** Begin Dataset section **

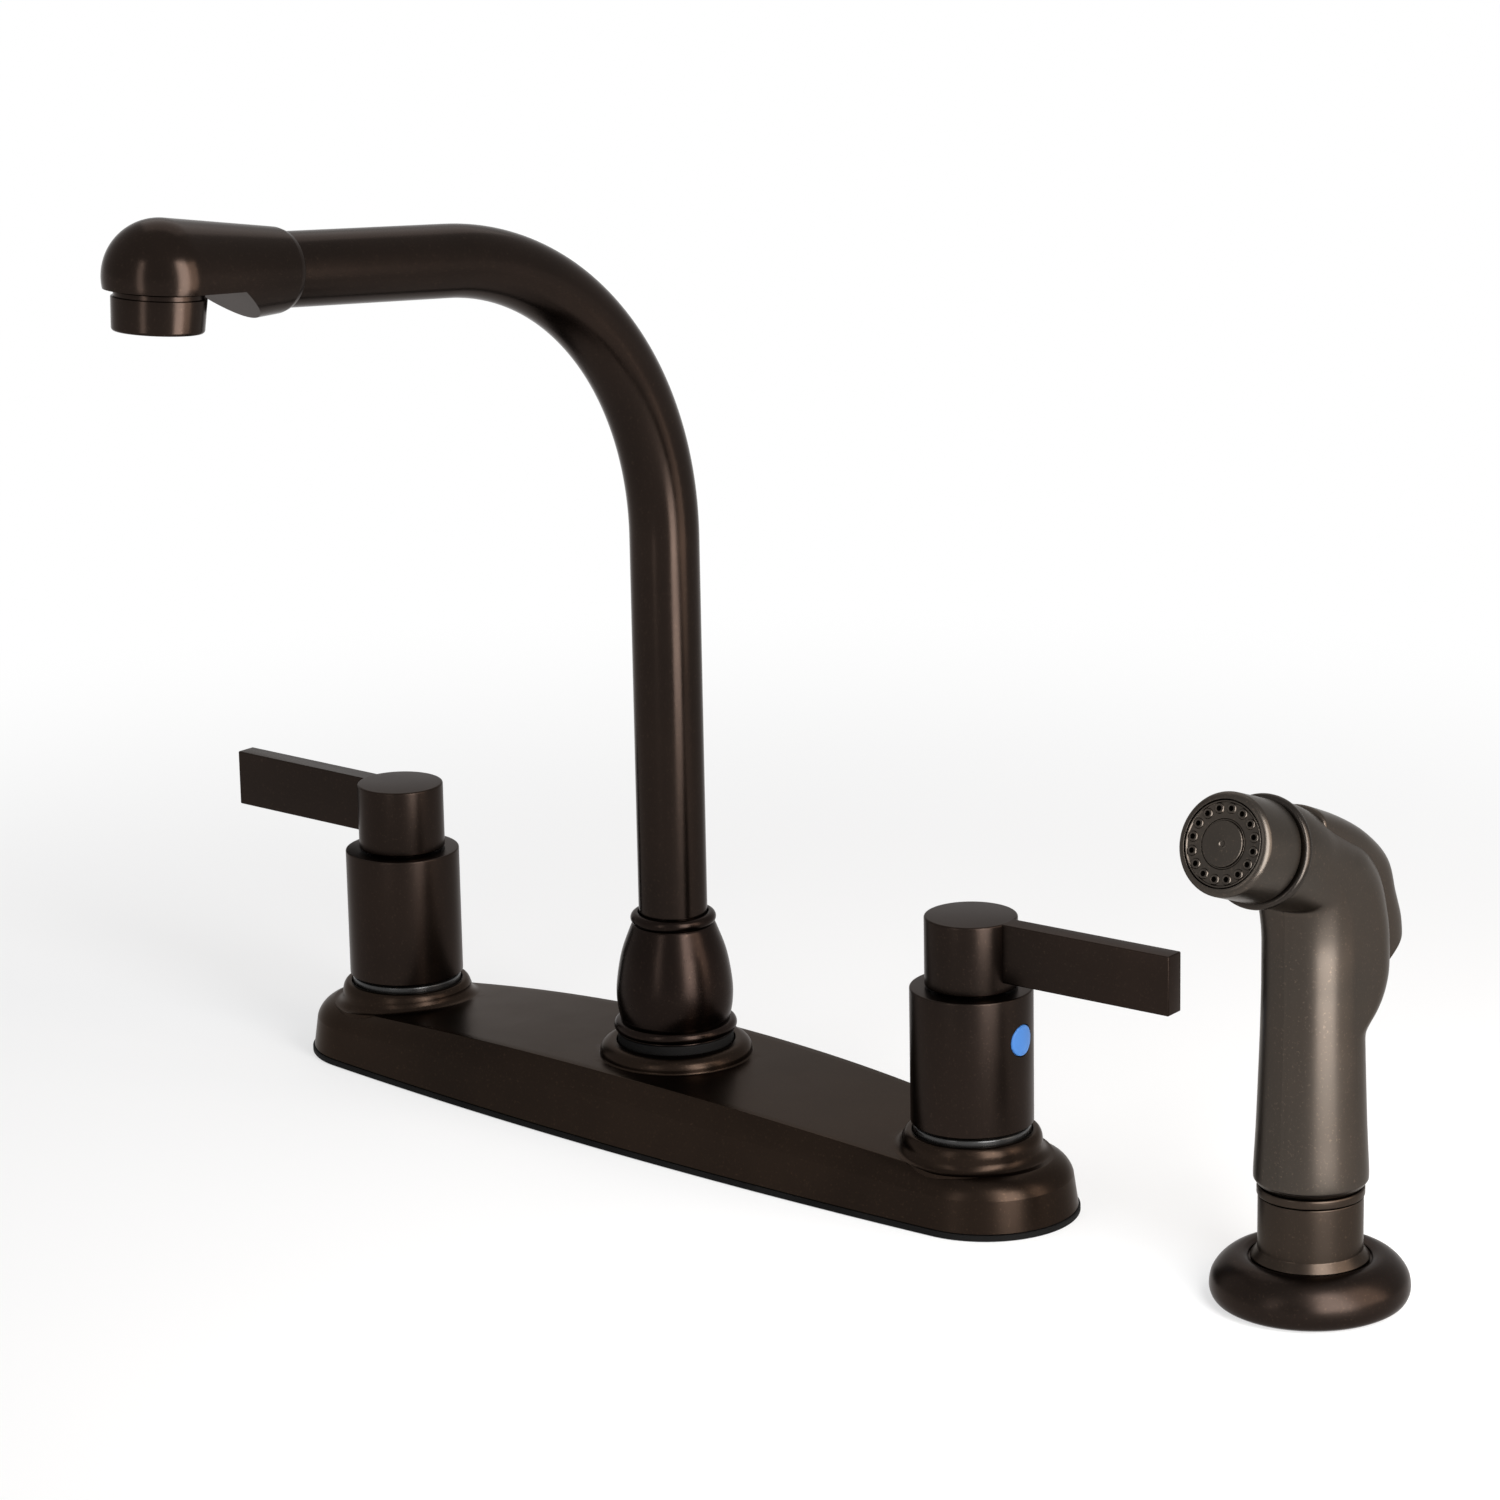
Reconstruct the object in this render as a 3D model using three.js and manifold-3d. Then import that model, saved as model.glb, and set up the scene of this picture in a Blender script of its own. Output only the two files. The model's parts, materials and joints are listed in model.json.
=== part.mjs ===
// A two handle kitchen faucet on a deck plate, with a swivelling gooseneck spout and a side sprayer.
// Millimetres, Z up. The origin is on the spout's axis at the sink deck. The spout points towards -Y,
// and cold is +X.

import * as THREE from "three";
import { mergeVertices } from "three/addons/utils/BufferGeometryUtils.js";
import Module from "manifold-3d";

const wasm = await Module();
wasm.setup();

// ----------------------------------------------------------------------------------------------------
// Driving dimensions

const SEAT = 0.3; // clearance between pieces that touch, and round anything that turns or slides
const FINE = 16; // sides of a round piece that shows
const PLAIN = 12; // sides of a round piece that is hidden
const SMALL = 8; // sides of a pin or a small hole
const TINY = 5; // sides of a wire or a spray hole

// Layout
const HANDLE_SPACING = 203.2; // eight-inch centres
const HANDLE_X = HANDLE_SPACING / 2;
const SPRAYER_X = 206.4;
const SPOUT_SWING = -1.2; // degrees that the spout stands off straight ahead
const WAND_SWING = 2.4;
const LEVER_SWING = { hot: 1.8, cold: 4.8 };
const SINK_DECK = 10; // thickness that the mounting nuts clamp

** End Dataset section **

What to produce: Return the listing above word for word.

Full answer:
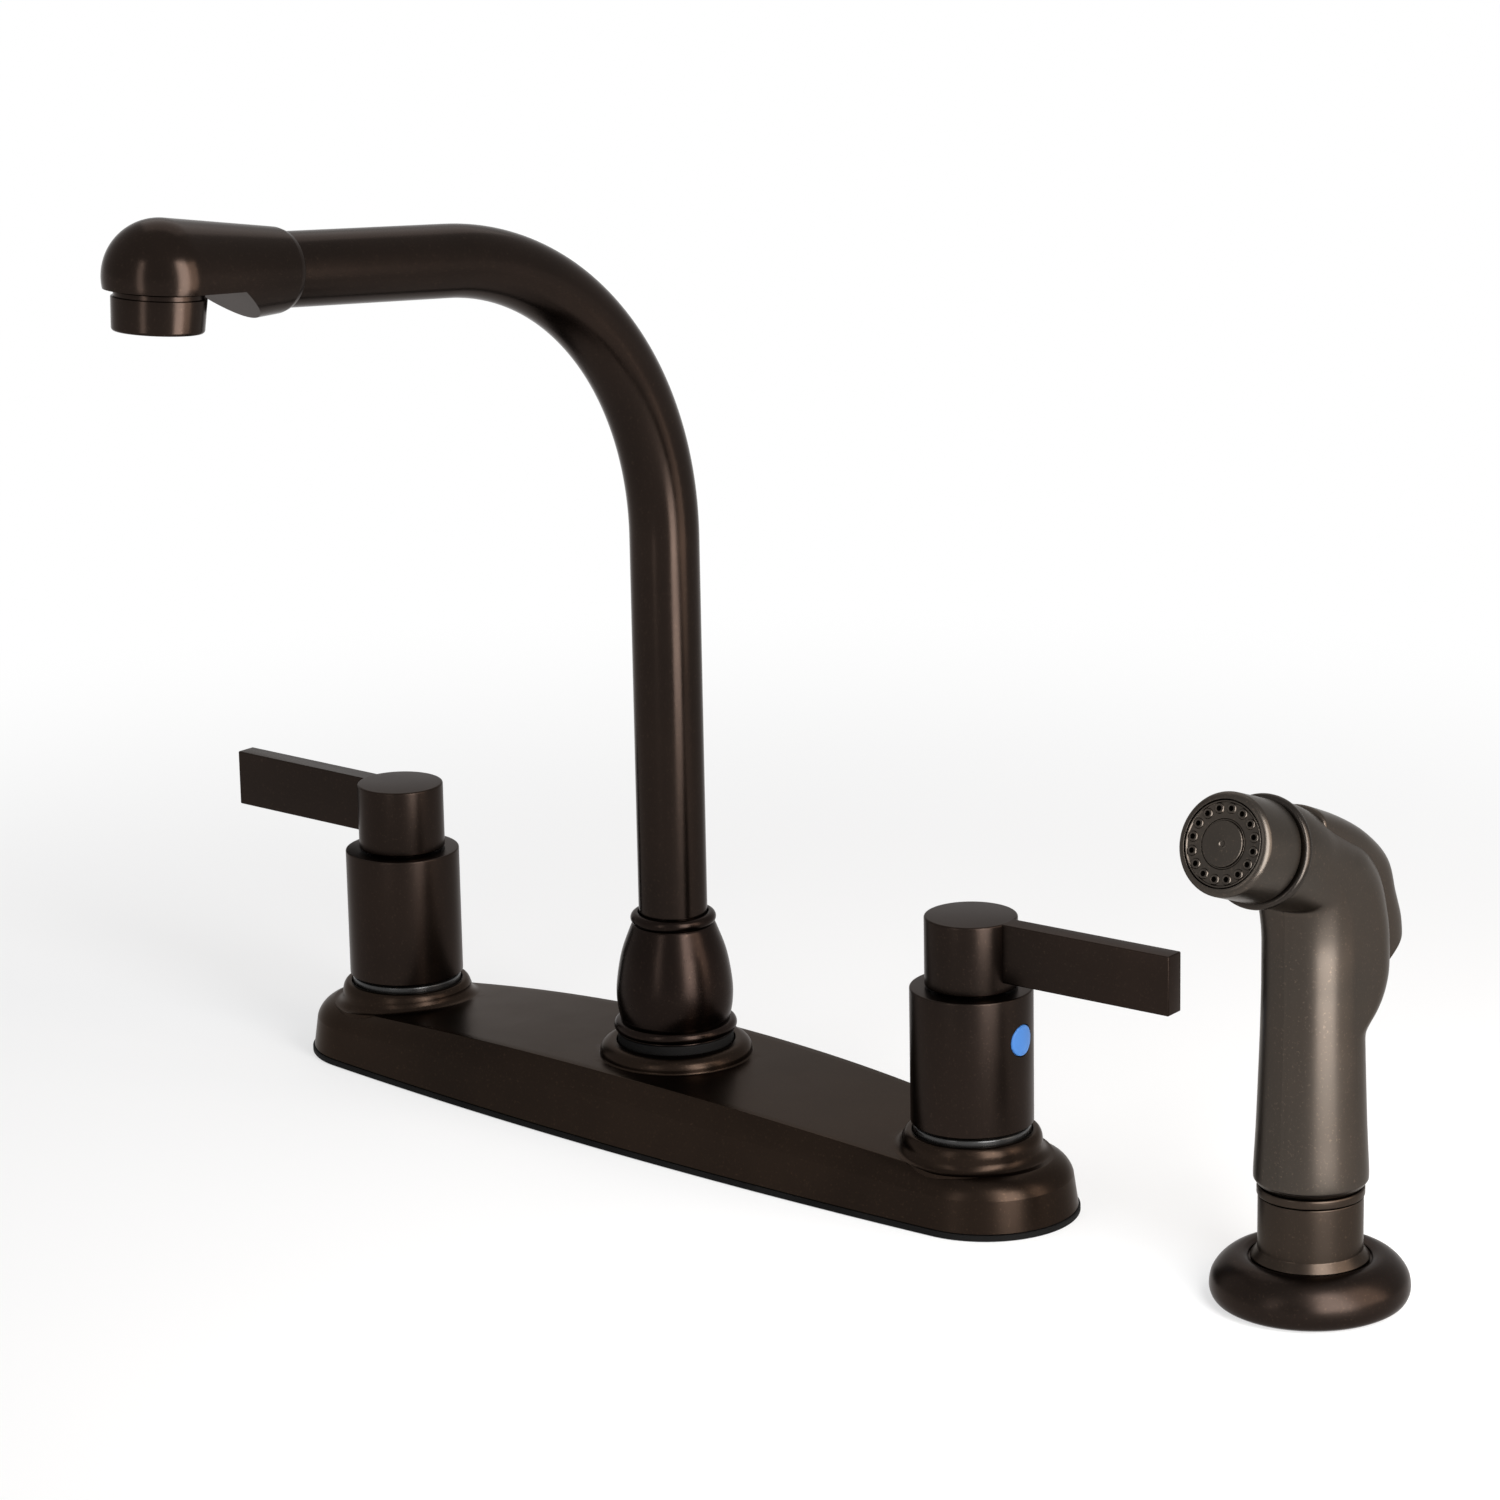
Reconstruct the object in this render as a 3D model using three.js and manifold-3d. Then import that model, saved as model.glb, and set up the scene of this picture in a Blender script of its own. Output only the two files. The model's parts, materials and joints are listed in model.json.
=== part.mjs ===
// A two handle kitchen faucet on a deck plate, with a swivelling gooseneck spout and a side sprayer.
// Millimetres, Z up. The origin is on the spout's axis at the sink deck. The spout points towards -Y,
// and cold is +X.

import * as THREE from "three";
import { mergeVertices } from "three/addons/utils/BufferGeometryUtils.js";
import Module from "manifold-3d";

const wasm = await Module();
wasm.setup();

// ----------------------------------------------------------------------------------------------------
// Driving dimensions

const SEAT = 0.3; // clearance between pieces that touch, and round anything that turns or slides
const FINE = 16; // sides of a round piece that shows
const PLAIN = 12; // sides of a round piece that is hidden
const SMALL = 8; // sides of a pin or a small hole
const TINY = 5; // sides of a wire or a spray hole

// Layout
const HANDLE_SPACING = 203.2; // eight-inch centres
const HANDLE_X = HANDLE_SPACING / 2;
const SPRAYER_X = 206.4;
const SPOUT_SWING = -1.2; // degrees that the spout stands off straight ahead
const WAND_SWING = 2.4;
const LEVER_SWING = { hot: 1.8, cold: 4.8 };
const SINK_DECK = 10; // thickness that the mounting nuts clamp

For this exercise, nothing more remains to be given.